Budaya  Timur, khususnya di Indonesia, sepertinya berada dalam teori emosi pertama, yaitu emosi sebagai bentukan masyarakat. Pada awalnya, berbagai budaya di Indonesia tak memisahkan malu dan salah, semuanya masuk dalam penilaian masyarakat. Namun, setelah hukum formal ditegakkan di masyarakat, negara mengambil alih penilaian benar dan salah, sedangkan masyarakat hanya bisa menilai terhormat atau memalukan.

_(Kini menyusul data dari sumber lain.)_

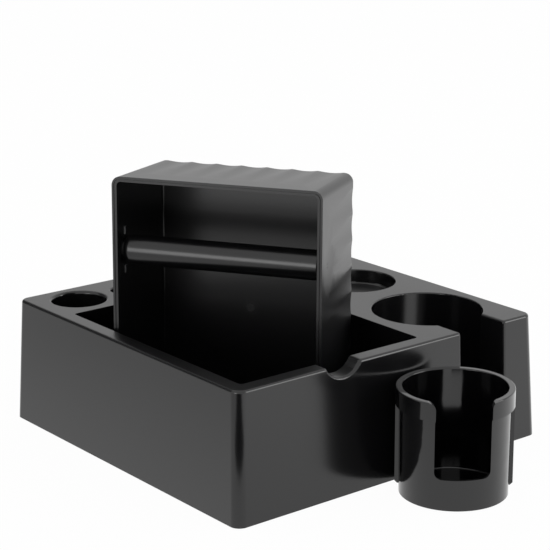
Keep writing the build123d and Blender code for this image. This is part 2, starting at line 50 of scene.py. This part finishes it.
SHELL_EDGE_ANGLE = math.radians(38)
SHELL_GRAINS = 1400.0              # in a metre, 0.7 mm each
SHELL_CLOUDS = 9.0                 # in a metre, 110 mm each
SIDE_SLOPE, DECK_SLOPE = 0.6, 0.98     # upward share of the direction a face looks
SIDE_ROUGHNESS, DECK_ROUGHNESS = 0.15, 0.34
CLOUD_ROUGHNESS = 0.05
SHELL_RELIEF = 0.12
GRAIN_DEPTH = 0.0001               # metres


def linear(hex_colour):
    """An sRGB hex colour as linear RGBA."""
    parts = [int(hex_colour[i:i + 2], 16) / 255 for i in (1, 3, 5)]
    flat = [c / 12.92 if c <= 0.04045 else ((c + 0.055) / 1.055) ** 2.4 for c in parts]
    return (*flat, 1.0)


def add(tree, kind, links=(), **settings):
    """One node, with its settings, and links given as (input, output socket)."""
    node = tree.nodes.new(kind)
    for name, value in settings.items():
        if hasattr(node, name):
            setattr(node, name, value)
        else:
            node.inputs[name.replace("_", " ")].default_value = value
    for socket, source in links:
        tree.links.new(source, node.inputs[socket])
    return node


def new_material(name):
    """An empty node material, its node tree, and the object coordinates."""
    material = bpy.data.materials.new(name)
    material.use_nodes = True
    tree = material.node_tree
    tree.nodes.clear()
    place = add(tree, "ShaderNodeTexCoord").outputs["Object"]
    return material, tree, place


def finish_material(tree, shader, bump):
    """Join a shader to the material's output, with its bump."""
    tree.links.new(bump.outputs["Normal"], shader.inputs["Normal"])
    add(tree, "ShaderNodeOutputMaterial", [("Surface", shader.outputs[0])])


def new_object(name, data):
    """A new object in the scene, at the origin."""
    piece = bpy.data.objects.new(name, data)
    bpy.context.scene.collection.objects.link(piece)
    return piece


def merged_copy(node, name, edge_angle):
    """A CAD node's shape as a new piece: doubles merged, flat faces kept flat."""
    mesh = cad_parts[node].data.copy()
    mesh.name = name
    shape = bmesh.new()
    shape.from_mesh(mesh)
    bmesh.ops.remove_doubles(shape, verts=shape.verts, dist=DOUBLES_WITHIN)
    for edge in shape.edges:
        edge.smooth = len(edge.link_faces) == 2 and edge.calc_face_angle(0) < edge_angle
    for face in shape.faces:
        face.smooth = True
    shape.to_mesh(mesh)
    shape.free()
    piece = new_object(name, mesh)
    weighted = piece.modifiers.new("flat faces", "WEIGHTED_NORMAL")
    weighted.keep_sharp = True
    weighted.weight = LARGE_FACES_ONLY
    return piece


def dress(piece, material):
    """Give a piece one material, in place of what it had."""
    piece.data.materials.clear()
    piece.data.materials.append(material)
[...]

Pemisahan ini menimbulkan komplikasi bahwa seseorang bisa merasa malu tapi tidak bersalah, seperti seorang rentenir yang merasa malu untuk mengakui profesinya kepada saudaranya, tapi tak merasa bahwa dia melanggar hukum.

Kembalikan rasa malu

Mengapa seseorang bisa tak merasa malu? Ada dua sebab. Dalam kasus pelanggaran hukum formal di masyarakat,
ketika kekuatan hukum tidak berjalan dengan baik, seseorang yang menyandarkan rasa malu pada penilaian masyarakat tidak akan merasa bersalah sebelum diputus bersalah oleh pengadilan. Ketika sistem peradilan yang tidak baik membuat yang bersalah lolos dari hukuman, kepercayaan masyarakat terhadap sistem itu juga jadi rendah.

Alasan kedua berhubungan dengan bagaimana seseorang meraih kedudukan terhormat di masyarakat. Ketika seseorang sudah mencapai status terhormat di masyarakat, baik karena posisi, harta, maupun pekerjaan, ketika dinyatakan bersalah oleh hukum dia tetap dianggap terhormat di komunitasnya. Lingkaran ini akan mengantar seseorang pada sikap tanpa rasa salah atau rasa malu.

Bagaimana cara mengembalikan rasa malu dan salah? Pertama, hukum harus ditegakkan sehingga seseorang yang bersalah ditetapkan bersalah dan menerima hukuman. Kedua, pengajaran virtue harus dikuatkan, terutama dalam pengajaran nilai-nilai moral agama dan bangsa Indonesia, sehingga seseorang harusnya merasa bersalah dan malu karena penilaian berasal dari pengajaran nilai yang ada dalam dirinya sendiri.